Rogério Correia, deputado do Partido dos Trabalhadores de Minas Gerais, foi o primeiro parlamentar governista a pedir a palavra durante a sabatina de Walter Delgatti Neto à CPMI do 8 de janeiro. Logo de início, ele apresentou a tese que seria repetida pelo conjunto da esquerda naquela comissão: “nós escapulimos de um golpe de Estado por muito pouco”.
Foram vários os deputados e senadores que acompanharam Correia, afirmando que as denúncias trazidas pelo mesmo homem que outrora havia hackeado o ex-juiz Sergio Moro comprovariam crimes “gravíssimos” do ex-presidente Jair Bolsonaro. Houve até quem dissesse que o depoimento de Delgatti já teria sido o suficiente para que as autoridades colocassem Bolsonaro atrás das grades.

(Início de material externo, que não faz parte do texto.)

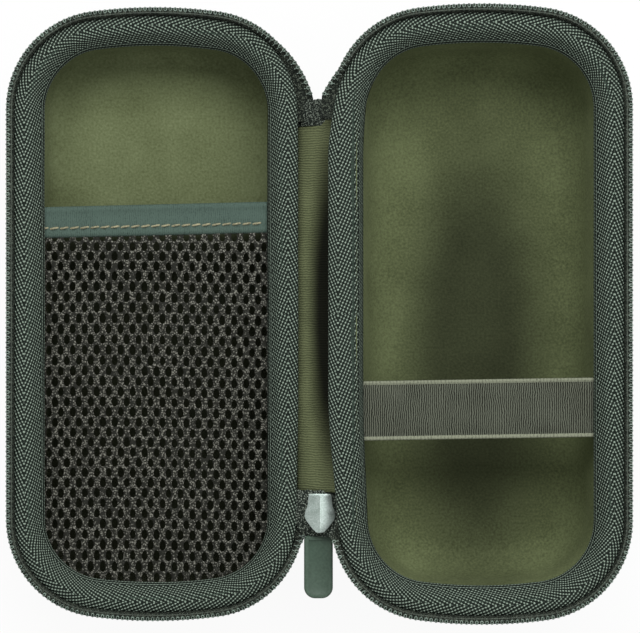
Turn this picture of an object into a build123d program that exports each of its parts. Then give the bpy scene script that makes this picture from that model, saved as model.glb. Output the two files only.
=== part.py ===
"""Zip-up hard case for a small speaker, lying open: a deep base and a shallow lid on a fabric spine."""

from math import asin, atan2, cos, degrees, hypot, radians, sin, sqrt, tan
import os

from build123d import *

os.makedirs("parts", exist_ok=True)

# Shell halves: drafted tubs with straight sides, round corners and bowed ends
shell_width = 90.8
shell_length = 192.8
corner_radius = 29.1
bow_radius = 154.2
draft_angle = 7.0
base_depth = 46.0
lid_depth = 34.0
base_floor_radius = 18.0
lid_floor_radius = 12.0
floor_bands = 4
seat_sides = 5
foam_wall = 4.6
lining_thickness = 0.8

# Zip tape: a flange that stands up outside the rim, a flat part on the rim, a loose inner margin
tape_thickness = 0.6
flange_reach = 1.2
flange_height = 2.8
margin_reach = 3.3
margin_drop = 5.2
zip_top_y = 69.4
zip_end_clearance = 0.5

# Zip teeth: one coil loop each, those of the lid half a pitch on from those of the base
tooth_pitch = 1.58
tooth_width = 0.6
tooth_height = 0.7
tooth_length = 2.6
tooth_root = 0.5
tooth_clearance = 0.15

# Fabric spine, from a fold line on the base's wall to one on the lid's wall
fold_span = 12.46
spine_cover_thickness = 0.6
spine_lining_thickness = 0.6
spine_clearance = 0.3
spine_hem = 0.5
spine_top_y = 62.7
spine_bottom_y = -57.5
end_tab_width = 10.0
end_tab_length = 5.8

# Elastic strap across the base
strap_width = 19.0
strap_thickness = 1.2
strap_y = -30.6
strap_drop = 6.5
strap_tab = 3.0
soft_clearance = 0.3

# Mesh pocket in the lid
pocket_drop = 6.3
net_thickness = 0.8
pocket_mouth_y = 34.7
band_width = 8.5
band_thickness = 1.6
net_pitch_x = 8.2
net_pitch_y = 14.0
gap_width = 4.4
gap_length = 9.0
net_border = 1.4

# Zip slider: two plates on a post, with a bridge for the puller; it parks at the zip's lower end
slider_x = 0.8
slider_y = -64.2
slider_rise = 3.9
slider_width = 9.9
slider_length = 12.4
slider_run = 2.5
bar_offset = -1.9
throat_width = 7.2
widest_y = -0.4
plate_thickness = 1.2
channel_height = 2.0
rail_height = 0.6
rail_width = 0.8
ridge_drop = 0.35
post_width = 3.0
post_length = 4.4
bridge_width = 2.0
bridge_wall = 0.8
bridge_opening = 4.4
bridge_room = 2.0

# Lower end of the zip: the two tapes' joined tail, which runs into the slider's throat
tail_width = 3.0
tail_thickness = 0.8
tail_length = 7.0
tail_gap = 0.3

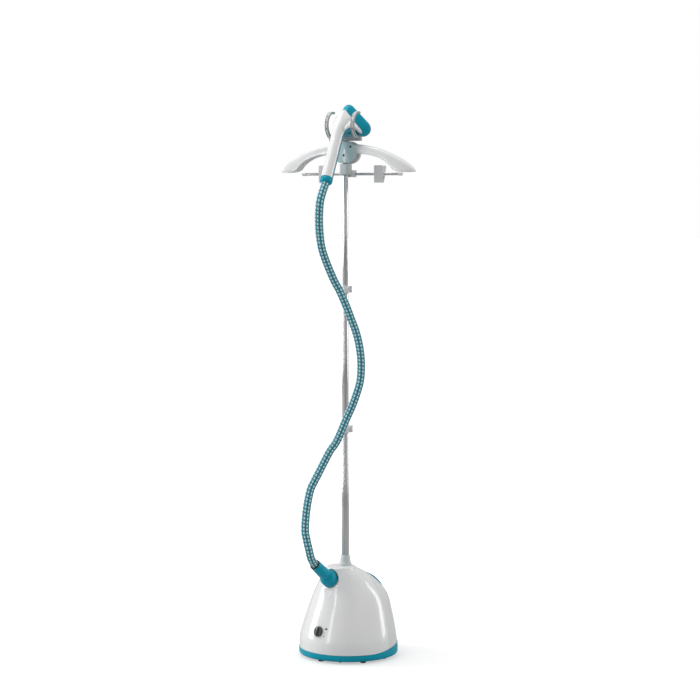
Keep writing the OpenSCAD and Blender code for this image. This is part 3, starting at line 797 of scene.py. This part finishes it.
def controlKnob():
    disc = turned(knob["disc"], 80)
    for v in disc.verts:
        radius = v.co.xy.length
        if radius > 13.8:
            phase = (math.atan2(v.co.y, v.co.x) / math.tau * knob["ribs"]) % 1
            v.co.xy *= (radius - knob["ribDepth"] * (phase > 0.5)) / radius
    made(disc, "controlKnob", knobFrame, "knob", knobDark, ("control_knob",), 40)
    grip = plateWithRoundCorners((-3.5, -12.6, 7.0), (3.5, 12.6, 11), 3.2, 2, 0.8)
    for v in grip.verts:
        v.co.x *= 1 - 0.18 * smoothStep(7, 11, v.co.z)
    made(grip, "knobGrip", knobFrame, "knob", knobGrip, (), 40)
    pointer = plateWithRoundCorners((-0.5, 4.5, 10.95), (0.5, 11, 11.15), 0.4, 2, 0.05)
    made(pointer, "knobPointer", knobFrame, "knob", satinWhite)
    lathed("knobRing", knob["ring"], 80, (0.2, 25), knobFrame, "base", paleGrey, ("knob_bezel",))


controlKnob()


def skinPoint(x, z, proud):
    # place and outward direction on the front skin
    radius, middle = bodySection(z)
    above = bodySection(z + 1)
    y = middle - math.sqrt(radius * radius - x * x)
    yAbove = above[1] - math.sqrt(above[0] ** 2 - x * x)
    out = Vector((x / radius, (y - middle) / radius, 0))
    out = Vector((out.x, out.y, (yAbove - y) * 0.98)).normalized()
    return Vector((x, y, z)) + out * proud, out


# a plain dot and a small cloud of three discs: place on the front, then each disc's place and radius
signs = {"signLow": (22, 76, ((0, 0, 1.6),)),
         "signHigh": (24, 97, ((-2.4, -0.8, 2.0), (0.2, 0.9, 2.6), (2.9, -0.6, 2.1)))}


def frontSigns():
    for name, (x, z, discs) in signs.items():
        at, out = skinPoint(x, z, 0.05)
        turn = out.to_track_quat("Z", "Y").to_matrix().to_4x4()
        parts = []
        for dx, dz, radius in discs:
            part = bmesh.new()
            bmesh.ops.create_cone(part, cap_ends=True, segments=32, radius1=radius, radius2=radius, depth=0.3)
            parts.append(placed(part, shifted(*at) @ turn @ shifted(dx, dz, 0)))
        made(joined(*parts), name, world, "base", inkGrey)


frontSigns()

# ---- pole
pole = {"lower": (11, 10, 196, 664), "middle": (9.5, 8.7, 606, 1068), "upper": (8, 7.2, 1012, 1428)}


def poleTube(name, key, body, node):
    outer, inner, z0, z1 = pole[key]
    bm = turned([(inner, z0), (outer - 0.3, z0), (outer, z0 + 0.4), (outer, z1 - 0.4), (outer - 0.3, z1),
                 (inner, z1), (inner, z0)], 96)
    made(bm, name, poleFrame, body, drawnSteel, (node,), 40)


poleTube("tubeLower", "lower", "base", "tube_lower")
poleTube("tubeMiddle", "middle", "middle_pole", "tube_middle")
poleTube("tubeUpper", "upper", "upper_pole", "tube_upper")

socketProfile = [(11.05, 192), (15, 192), (15, 264.6), (18.6, 264.8), (19, 265.6), (18.6, 268), (17.4, 271.4),
                 (16.5, 272), (15.9, 272.4), (15.6, 273.4), (15.0, 280), (14.0, 287), (13.2, 293), (12.6, 294),
                 (11.05, 294.2), (11.05, 192)]
lathed("poleSocket", socketProfile, 80, (0.3, 28), poleFrame, "base", paleGrey, ("pole_socket",))
for node, name, rider in (("clamp_lower_collar", "clampLowerCollar", "base"),
                          ("clamp_upper_collar", "clampUpperCollar", "middle_pole"),
                          ("clamp_lower_lever", "clampLowerLever", "lower_lever"),
                          ("clamp_upper_lever", "clampUpperLever", "upper_lever")):
    refined(node, name, rider, satinWhite, 0.6, 40)
print("pole made")

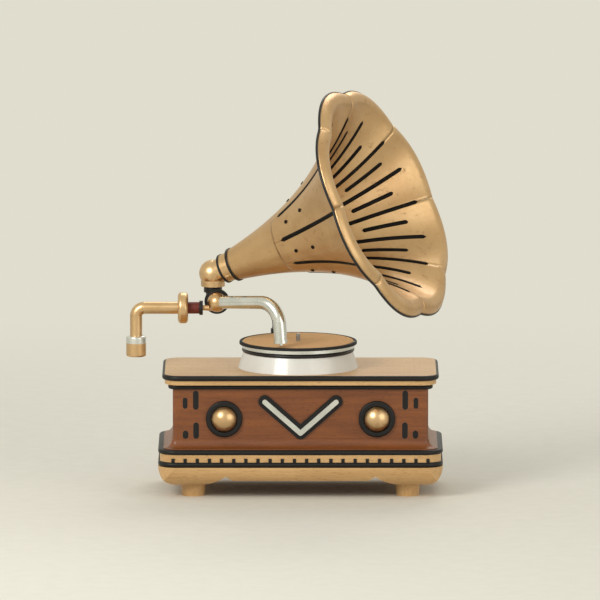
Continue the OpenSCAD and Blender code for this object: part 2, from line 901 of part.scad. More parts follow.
module crank_shaft() {
    y_in = barrel_y + crown_r - crown_half_w;
    color(steel) translate([barrel_x, 0, crank_z]) {
        face_front(y_in + 2 * crown_half_w) linear_extrude(2 * crown_half_w) crank_pinion_2d();
        face_front(crank_plane + crank_hub_h)
            cylinder(r = crank_shaft_r, h = crank_plane + crank_hub_h - y_in - 1);
    }
}

bearing_len = 22;
bearing_r = 10;

escutcheon_t = 2.5;
escutcheon_r = 17;

module crank_bearing() {
    color(brass) translate([barrel_x, 0, crank_z]) {
        face_front(back_y) ring(bearing_r, crank_shaft_r + fit, panel_t + bearing_len);
        face_front(back_y + escutcheon_t) ring(escutcheon_r, crank_shaft_r + fit, escutcheon_t);
    }
}

grip_play = 5;
grip_washer = 3;

module crank_arm() {
    color(steel) translate([barrel_x, 0, crank_z]) {
        face_front(crank_plane + crank_hub_h) ring(crank_hub_r, crank_shaft_r, crank_hub_h);
        translate([crank_hub_r - 2, crank_plane + crank_hub_h / 2, 0]) rotate([0, 90, 0])
            cylinder(r = crank_bar_r - 1, h = crank_len - 2 * crank_hub_r + 4);
        translate([crank_len, 0, 0]) {
            face_front(crank_plane + crank_hub_h) cylinder(r = crank_hub_r, h = crank_hub_h);
            face_front(crank_plane + crank_hub_h + grip_len + grip_play)
                cylinder(r = grip_pin_r, h = grip_len + grip_play + 1);
            face_front(crank_plane + crank_hub_h + grip_len + grip_play)
                cylinder(r = grip_pin_r + grip_washer, h = grip_washer);
        }
    }
}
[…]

Não há, contudo, motivo para tal. Em primeiro lugar, o que houve na CPMI na última quinta-feira (17) não passou de um depoimento. É a palavra de Delgatti contra a palavra do ex-presidente Jair Bolsonaro. A defesa do ex-presidente, inclusive, já se pronunciou, rejeitando as declarações dadas pelo hacker e prometendo processar Delgatti. É necessário, portanto, que tudo o que foi dito por Delgatti seja ainda comprovado. A única coisa que o depoente conseguiu provar até o momento é que ele se encontrou com a deputada federal Carla Zambelli (PL-SP) e com o próprio ex-presidente. Não há provas de que o que Bolsonaro ou Zambelli disseram a Delgatti tenha sido qualquer coisa de ilegal.
Mas assumamos, hipoteticamente, que tudo o que Walter Delgatti tenha afirmado seja fato. O que terá o hacker conseguido apontar sobre o ex-presidente da República?
No máximo, que Bolsonaro contratou alguém para assumir um crime que não cometeu – o grampo sobre Alexandre de Moraes -, para invadir as redes internas de computadores do Poder Judiciário e para comprovar que as urnas eletrônicas podem ser manipuladas. Ainda que possam haver crimes comuns nisso, uma coisa fica clara: não é possível vincular, nem remotamente, a contratação de Delgatti a uma tentativa de golpe de Estado.
O que o hacker descreveu não passa de uma verdadeira trapalhada de Bolsonaro e sua equipe. Segundo ele, Carla Zambelli teria começado a contratá-lo para prestar serviços de internet semanas depois de o próprio Delgatti ter aparecido em uma entrevista declarando voto em Lula. Bolsonaro, por sua vez, não viu problemas em se encontrar na residência oficial da Presidência da República com o hacker que teria sido o responsável pelo escândalo que praticamente liquidou a Operação Lava jato. E isso tudo, no final das contas, teria servido apenas para que Delgatti tentasse fazer uma exibição ao público que demonstrasse a vulnerabilidade de uma urna eletrônica…
Não há absolutamente nada nessa trama toda que se assemelhe a um golpe de Estado. Nem Delgatti, nem Bolsonaro, conforme o depoimento à CPMI, estariam envolvidos, por exemplo, em um assalto ao Palácio do Planalto, ao Supremo Tribunal Federal ou ao Congresso Nacional. Não há qualquer indício de que ambos tivessem tentado derrubar os poderes constituídos por meio do uso da força ou da violência. Na pior das hipóteses, tudo não passou de um truque eleitoral mal sucedido, um truque tão simplório e folclórico quanto o então candidato à presidência Fernando Collor exibir em rede de televisão uma mulher que disse que Lula pediu para que ela abortasse.
Curiosamente, o depoimento de Delgatti revelou coisas muito mais sérias, para as quais a esquerda nacional decidiu tapar os ouvidos. O hacker revelou, por exemplo, que, durante décadas, uma única pessoa tinha acesso ao código-fonte do Tribunal Superior Eleitoral (TSE). E que hoje o número de pessoas que têm acesso não passa de cinco. Em outras palavras, que o voto de 200 milhões de brasileiros pode ser completamente adulterado no que depender das intenções de menos de meia dúzia de funcionários.
Essa revelação de Delgatti, por sua vez, joga luz não em uma tentativa de golpe de Estado de um destrambelhado Bolsonaro, mas sim sobre o caráter profundamente antidemocrático das instituições brasileiras – em especial, o Poder Judiciário. E são essas instituições, que detêm um poder gigantesco, que não podem ser criticadas e que não são eleitas por ninguém que são o que há de mais golpista no País.